If performance feels poor, the issue may not be the storage itself. It could be object size, request concurrency, network path, or an application that repeatedly fetches the same asset instead of caching it. Tuning often happens at the application and network layers, not just in the storage layer.
Geography also matters. If your compute runs in one region and your object storage sits far away, added latency is expected. Keeping storage close to the workloads that use it is often the simplest performance improvement available.
A practical rollout path
If you are adopting object storage for the first time, start with one contained use case. Backups are often the lowest-risk place to begin because they are operationally important but usually easier to separate from live application behavior.
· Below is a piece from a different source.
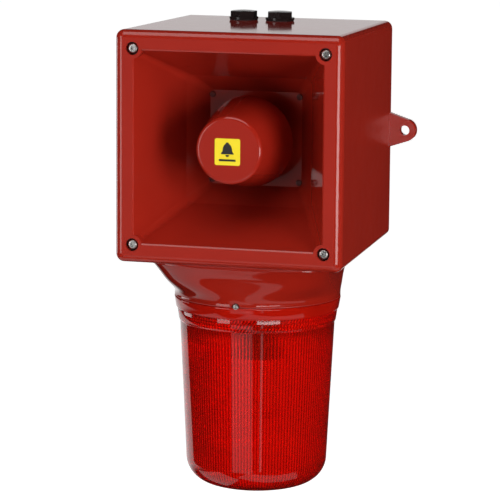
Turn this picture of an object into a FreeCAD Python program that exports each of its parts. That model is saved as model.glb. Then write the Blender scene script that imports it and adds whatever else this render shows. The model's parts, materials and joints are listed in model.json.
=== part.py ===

Next, move static files or user uploads into object storage if your application supports it cleanly. Monitor request patterns, storage growth, restore times, and permissions. Once the team is comfortable with those basics, it becomes much easier to expand into log retention, archive workflows, or shared asset storage across multiple services.
For teams that already run VPS or dedicated infrastructure, object storage often delivers the most value as part of a broader design rather than as a standalone product. That is where a provider with practical infrastructure experience can help. Internetport, for example, serves customers who need to combine compute, storage, and network capacity without overcomplicating the stack.
When object storage is the right answer
Use object storage when you need scalable capacity, API-based access, predictable retention, and a cleaner separation between compute and persistent file data. Be cautious when the workload expects a traditional file system, ultra-low latency, or constant in-place file updates.
The best results usually come from treating object storage as one part of a well-matched infrastructure design, not a universal replacement for every disk problem. If you start with the workload, the access pattern, and the operational goal, the right storage choice becomes much clearer.
A good storage decision should make the next six months easier, not just lower this month’s invoice.